If action to restore Tradition through political means is deemed pointless at best, is there any room within a Guénonian frame for any political action?
5. A Guénonian theory of political praxis. From the preceding, one would say that what Guénon advocated was a non-praxis, but non-praxis is still a form of praxis. What remains to be delimited is what the boundaries of this prohibition against political involvement are. If action to restore Tradition through political means is deemed pointless at best, is there any room within a Guénonian frame for any political action? What of certain kinds of work, for example in the military or civil service?
6. As we have seen, Guénon has made use of modern thinkers in his political criticism. This may easily be justified within a Guénonian frame by reference to what he wrote in Reign of Quantity and the Signs of the Times, regarding the relative value of modern philosophy as critique (2004, p. 93). Again, the precise limits of the legitimate use of modern political theories remains to be determined.

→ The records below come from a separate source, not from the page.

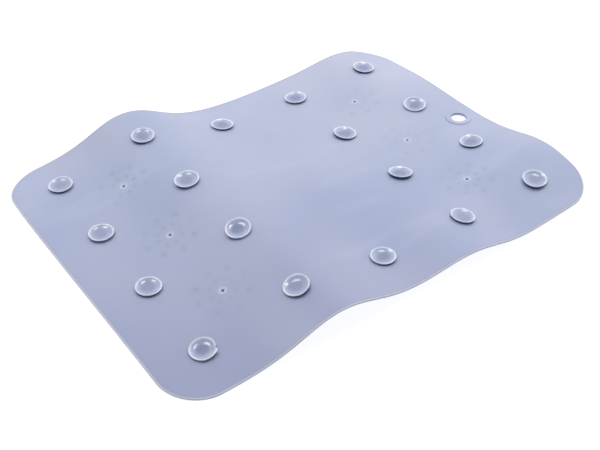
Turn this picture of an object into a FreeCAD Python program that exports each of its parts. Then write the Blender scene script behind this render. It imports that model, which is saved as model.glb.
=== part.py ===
import FreeCAD, Part
import math
import os
import Sketcher

# Foot massage mat: one moulded sheet of soft vinyl, lying in waves with its suction cups up.
# Every feature has its place on the flat sheet, as along and across from the sheet's middle.
# The function lie gives the spot in space where that place of the sheet comes to lie.

VECTOR = FreeCAD.Vector
UP = VECTOR(0, 0, 1)
QUARTER = math.pi / 2

# Driving dimensions, in millimetres unless a note says otherwise
SIZES = [
    ("mat_length", 400, "flat sheet, along X"),
    ("mat_width", 300, "flat sheet, along Y"),
    ("corner_radius", 32, "rounded corners of the flat sheet"),
    ("sheet_thickness", 1.6, "between the smooth faces"),
    ("cup_columns", 5, "count along the length"),
    ("cup_rows", 4, "count across the width"),
    ("cup_inset_along", 40, "outer cup centre to short edge"),
    ("cup_inset_across", 37.5, "outer cup centre to long edge"),
    ("cup_lip_radius", 10, "widest point of the lip"),
    ("cup_height", 2.6, "lip above the sheet"),
    ("cup_foot_radius", 7, "where the cup grows out of the sheet"),
    ("cup_foot_height", 0.3, "straight root of the cup"),
    ("cup_lip_edge", 0.4, "height of the bevelled edge of the lip"),
    ("cup_lip_bevel", 0.5, "how far that edge leans in"),
    ("cup_floor", 0.3, "floor of the bowl above the sheet"),
    ("cup_floor_radius", 4.2, "flat middle of the bowl"),
    ("bowl_power", 1.7, "how the bowl steepens towards the lip, 1 is straight"),
    ("dent_radius", 3, "round kink in the lip of one corner cup"),
    ("dent_depth", 1.3, "how far the kink bites into the lip"),
    ("dent_turn", -11, "where the kink sits round the lip, degrees from X"),
    ("nub_count", 8, "nubs in each ring of a flower"),
    ("inner_ring_radius", 10, "nub centres of the inner ring"),
    ("outer_ring_radius", 20, "nub centres of the outer ring"),
    ("inner_nub_radius", 2, "nub of the inner ring"),
    ("outer_nub_radius", 2.5, "nub of the outer ring"),
    ("nub_height", 1.8, "nub below the sheet"),
    ("nub_sides", 8, "flats round a nub, few because nubs are many and small"),
    ("gate_radius", 2.4, "shallow round recess in the middle of a flower"),
    ("gate_depth", 0.3, "recess below the sheet's upper face"),
    ("nib_radius", 0.5, "broken moulding nib in the recess"),
    ("nib_height", 0.8, "nib above the floor of the recess"),
    ("hole_radius", 7, "hanging hole"),
    ("hole_inset", 20, "hanging hole centre to short edge"),
    ("collar_radius", 11.5, "raised ring round the hanging hole"),
    ("collar_height", 0.8, "ring above the sheet"),
    ("collar_bevel", 0.4, "bevelled outer edge of the ring"),
    ("cut_clearance", 1, "how far a cutting tool starts outside the skin"),
    ("mean_level", -5, "level of the sheet where no swell lifts it"),
    ("ridge_rise", 17, "long ridge across the mat"),
    ("ridge_place", -74, "ridge line at the middle of the width"),
    ("ridge_skew", 0.04, "drift of the ridge line for each unit across"),
    ("ridge_reach", 45, "reach of the ridge to each side"),
]

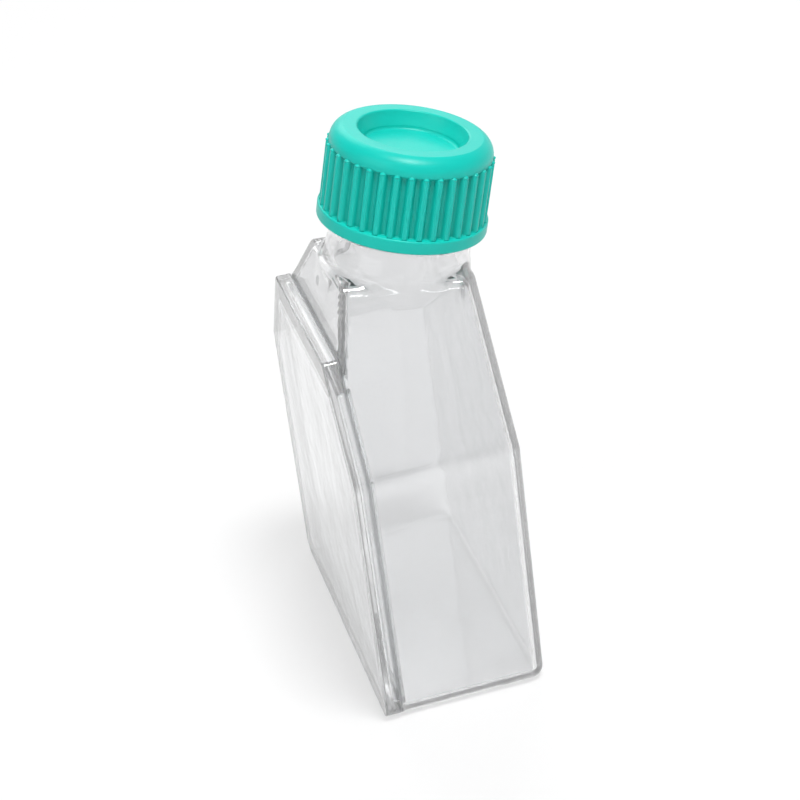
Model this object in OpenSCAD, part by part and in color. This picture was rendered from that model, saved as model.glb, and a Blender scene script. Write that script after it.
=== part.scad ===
// Cell culture flask with 25 square centimetres of growth area.
// A clear tray with the growth surface is welded to a clear upper shell whose
// chamfered shoulders run up to a round, canted neck. One screw cap with a
// hollow plug closes the neck.
// The flask stands on its rear end: +Z runs from the rear end to the cap, +X
// points from the growth surface to the roof, and Y runs across the width.

/* [Body] */
// Width over the weld lip, along Y
body_width = 51; // [47:0.5:58]
// Thickness from the growth side to the roof, along X
body_thickness = 25; // [23:0.5:30]
// Height at which the straight narrow sides end and the shoulders begin
side_height = 41; // [32:0.5:50]
// Height of the platform that carries the neck, at the roof
platform_height = 61.7; // [56:0.1:76]
// Angle by which the platform rises towards the growth side
platform_tilt = 7; // [2:0.5:10]
// Width of the platform at the roof, along Y
platform_width = 20.6; // [20:0.2:24]
// Wall of the upper shell
wall = 1.3; // [1:0.1:1.6]
// Radius of the roof's long outer edges
edge_radius = 2; // [1.8:0.1:3]
// Radius of the roof's edges along the shoulders, a little softer than along the sides
shoulder_edge_radius = 2.2; // [1.8:0.1:3]
// Radius between the roof and the rear end
heel_radius = 1.8; // [1.7:0.1:2.6]
// Radius of the corners between the narrow sides and the rear end
rear_corner = 2.2; // [1.7:0.1:3]

/* [Growth tray] */
// Depth of the tray: the weld seam lies this far from the growth side
tray_depth = 2.4; // [2:0.1:3.4]
// Thickness of the plate with the growth surface
tray_floor = 1.2; // [1:0.1:1.5]
// How far the weld lip stands proud of the shell's sides
lip = 0.3; // [0.2:0.1:0.5]
// Height of the locating tongue above the seam
tongue_height = 0.9; // [0.6:0.1:1.2]
// Width of the locating tongue
tongue_width = 0.8; // [0.6:0.1:1.2]
// Gap between the tongue and the shell's wall
tongue_gap = 0.1; // [0.05:0.01:0.2]

/* [Ramp] */
// Height at which the growth surface ends and the ramp to the neck begins
ramp_start = 55.7; // [52:0.1:57.5]
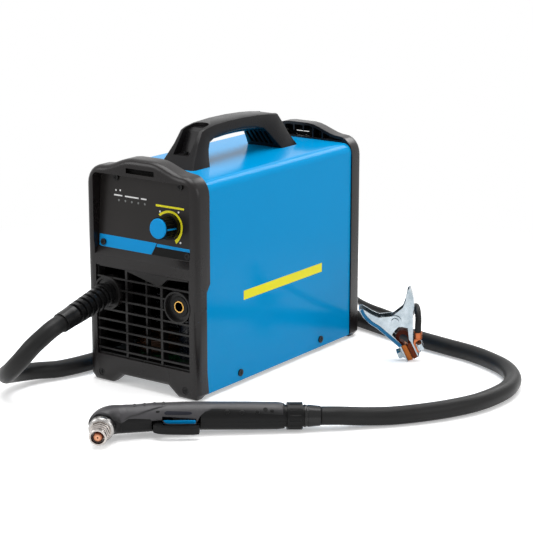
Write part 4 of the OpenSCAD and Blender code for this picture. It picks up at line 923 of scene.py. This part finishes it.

Finally, the point must be insisted upon that a call to formulate a Guénonian political theory does not warrant a reduction of his thought to the level of mere ideological concerns. Rather, any authentically Traditional notion of politics must serve the pedagogical function of pointing beyond the human limitations of political discourse, towards that which Guénon prized the most: liberating spiritual realization.
Conclusion
In this paper we have examined the need for a Guénonian political theory on that grounds that such a theory is needed to meet the spiritual needs of Kshatria, and that otherwise this need will be met by counter-Traditional forces. Thereafter, a brief prolegomenon to this project was outlined, identifying what Guénon has already written pertaining to political theory, and what further work needs to be done to produce a fully-fledged Guénonian theory of politics.